• _THE EXERCISE_: The listing below should be written out exactly; please include all of it.

******************************

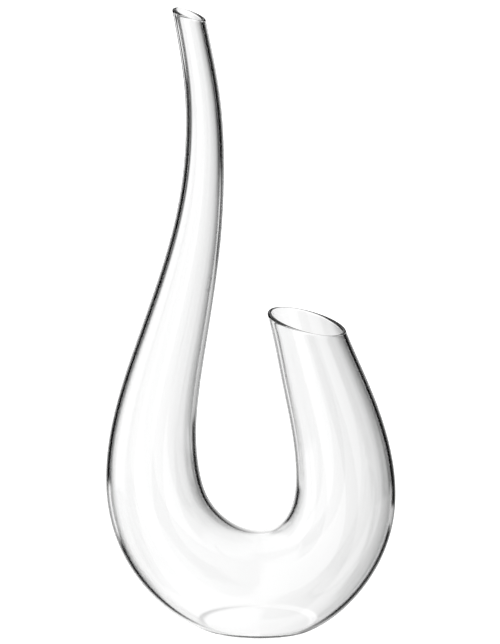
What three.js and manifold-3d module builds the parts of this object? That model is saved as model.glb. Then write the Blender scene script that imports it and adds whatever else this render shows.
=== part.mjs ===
// U-shaped wine decanter, mouth-blown clear glass.
//
// One bent glass tube: a tall slender pouring neck on the left (-X), a wide
// bowl across the bottom, and a shorter, wider filling neck on the right (+X).
// Both ends are cut on a slant and fire-polished into a rounded lip, and the
// bottom of the bowl is pressed flat into the foot that the decanter stands on.
//
// Units are millimetres, +Z is up. The origin is under the middle of the
// decanter, on the table. The tube's centre line lies in the plane Y = 0.
//
// The real object is a single blown piece. Each mesh below is one region of
// it, and neighbouring regions meet face to face, so that every hollow stretch
// is a simple solid of its own.

import * as THREE from 'three';
import { ParametricGeometry } from 'three/addons/geometries/ParametricGeometry.js';
import { mergeVertices } from 'three/addons/utils/BufferGeometryUtils.js';
import Module from 'manifold-3d';

// ---------------------------------------------------------------- dimensions

// Centre line and outer radius of the tube, from above the pouring lip, down
// through the bowl and up past the filling lip: [x, z, outer radius].
const CENTRE_LINE = [
  [ -39.5, 409.9,  9.16 ],
  [ -33.8, 379.3,  9.44 ],
  [ -29.2, 348.5, 10.36 ],
  [ -27.7, 317.4, 11.56 ],
  [ -29.1, 286.3, 12.99 ],
  [ -33.0, 255.4, 15.14 ],
  [ -39.1, 224.9, 17.62 ],
  [ -46.3, 194.6, 20.32 ],
  [ -53.6, 164.4, 23.10 ],
  [ -59.2, 133.8, 26.03 ],
  [ -60.6, 102.7, 28.99 ],
  [ -54.9,  72.2, 31.23 ],
  [ -38.3,  46.1, 33.16 ],
  [ -12.1,  29.4, 34.40 ],
  [  18.7,  28.4, 34.67 ],
  [  44.4,  46.7, 32.69 ],
  [  57.2,  74.7, 31.76 ],
  [  58.0, 105.8, 30.32 ],
  [  52.2, 136.4, 27.85 ],
  [  43.5, 166.3, 24.78 ],
  [  34.8, 196.2, 21.72 ],
  [  26.4, 226.2, 20.18 ]
];

const WALL = 2.4;                 // glass thickness of the tube
const FLOOR = 3.4;                // glass thickness under the bowl, at the foot

// The slanted rims: a point of each rim's plane and how far the plane falls
// towards +X, in degrees. The bead is the lip's full thickness.
const POURING_RIM = { x: -37.1, z: 396.0, fall: 20.8, bead: 2.5, blend: 8, reach: 46 };
const FILLING_RIM = { x: 34.9, z: 201.4, fall: 14.9, bead: 2.5, blend: 9, reach: 84 };

// Where one region ends and the next begins.
const FOOT_TOP = 9.0;             // the pressed foot reaches up to here
const BOWL_TOP = 64.0;            // just above the bottom of the U between the arms
const LEFT_ARM_TOP = 160.0;
const SHOULDER_TOP = 262.0;
const RIGHT_ARM_TOP = 132.0;
const POURING_LIP_DEPTH = 9.0;    // below the rim's plane
const FILLING_LIP_DEPTH = 10.0;

// Facets: sides round the tube, and rings along it.
const SIDES = 28;
const RINGS = 44;
const LIP_STEPS = 6;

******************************

• _WRITTEN RESPONSE_:
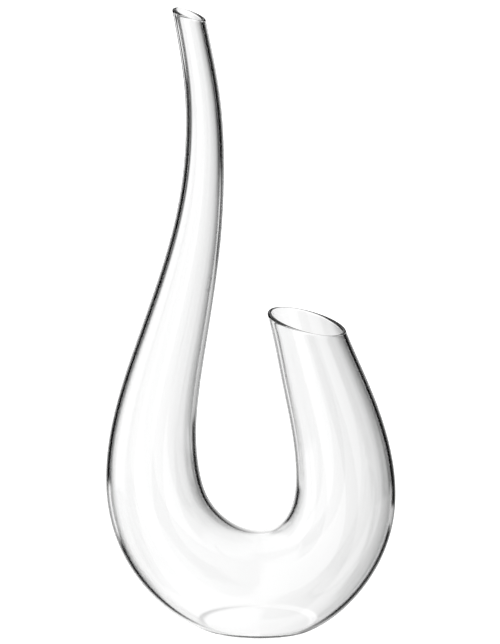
What three.js and manifold-3d module builds the parts of this object? That model is saved as model.glb. Then write the Blender scene script that imports it and adds whatever else this render shows.
=== part.mjs ===
// U-shaped wine decanter, mouth-blown clear glass.
//
// One bent glass tube: a tall slender pouring neck on the left (-X), a wide
// bowl across the bottom, and a shorter, wider filling neck on the right (+X).
// Both ends are cut on a slant and fire-polished into a rounded lip, and the
// bottom of the bowl is pressed flat into the foot that the decanter stands on.
//
// Units are millimetres, +Z is up. The origin is under the middle of the
// decanter, on the table. The tube's centre line lies in the plane Y = 0.
//
// The real object is a single blown piece. Each mesh below is one region of
// it, and neighbouring regions meet face to face, so that every hollow stretch
// is a simple solid of its own.

import * as THREE from 'three';
import { ParametricGeometry } from 'three/addons/geometries/ParametricGeometry.js';
import { mergeVertices } from 'three/addons/utils/BufferGeometryUtils.js';
import Module from 'manifold-3d';

// ---------------------------------------------------------------- dimensions

// Centre line and outer radius of the tube, from above the pouring lip, down
// through the bowl and up past the filling lip: [x, z, outer radius].
const CENTRE_LINE = [
  [ -39.5, 409.9,  9.16 ],
  [ -33.8, 379.3,  9.44 ],
  [ -29.2, 348.5, 10.36 ],
  [ -27.7, 317.4, 11.56 ],
  [ -29.1, 286.3, 12.99 ],
  [ -33.0, 255.4, 15.14 ],
  [ -39.1, 224.9, 17.62 ],
  [ -46.3, 194.6, 20.32 ],
  [ -53.6, 164.4, 23.10 ],
  [ -59.2, 133.8, 26.03 ],
  [ -60.6, 102.7, 28.99 ],
  [ -54.9,  72.2, 31.23 ],
  [ -38.3,  46.1, 33.16 ],
  [ -12.1,  29.4, 34.40 ],
  [  18.7,  28.4, 34.67 ],
  [  44.4,  46.7, 32.69 ],
  [  57.2,  74.7, 31.76 ],
  [  58.0, 105.8, 30.32 ],
  [  52.2, 136.4, 27.85 ],
  [  43.5, 166.3, 24.78 ],
  [  34.8, 196.2, 21.72 ],
  [  26.4, 226.2, 20.18 ]
];

const WALL = 2.4;                 // glass thickness of the tube
const FLOOR = 3.4;                // glass thickness under the bowl, at the foot

// The slanted rims: a point of each rim's plane and how far the plane falls
// towards +X, in degrees. The bead is the lip's full thickness.
const POURING_RIM = { x: -37.1, z: 396.0, fall: 20.8, bead: 2.5, blend: 8, reach: 46 };
const FILLING_RIM = { x: 34.9, z: 201.4, fall: 14.9, bead: 2.5, blend: 9, reach: 84 };

// Where one region ends and the next begins.
const FOOT_TOP = 9.0;             // the pressed foot reaches up to here
const BOWL_TOP = 64.0;            // just above the bottom of the U between the arms
const LEFT_ARM_TOP = 160.0;
const SHOULDER_TOP = 262.0;
const RIGHT_ARM_TOP = 132.0;
const POURING_LIP_DEPTH = 9.0;    // below the rim's plane
const FILLING_LIP_DEPTH = 10.0;

// Facets: sides round the tube, and rings along it.
const SIDES = 28;
const RINGS = 44;
const LIP_STEPS = 6;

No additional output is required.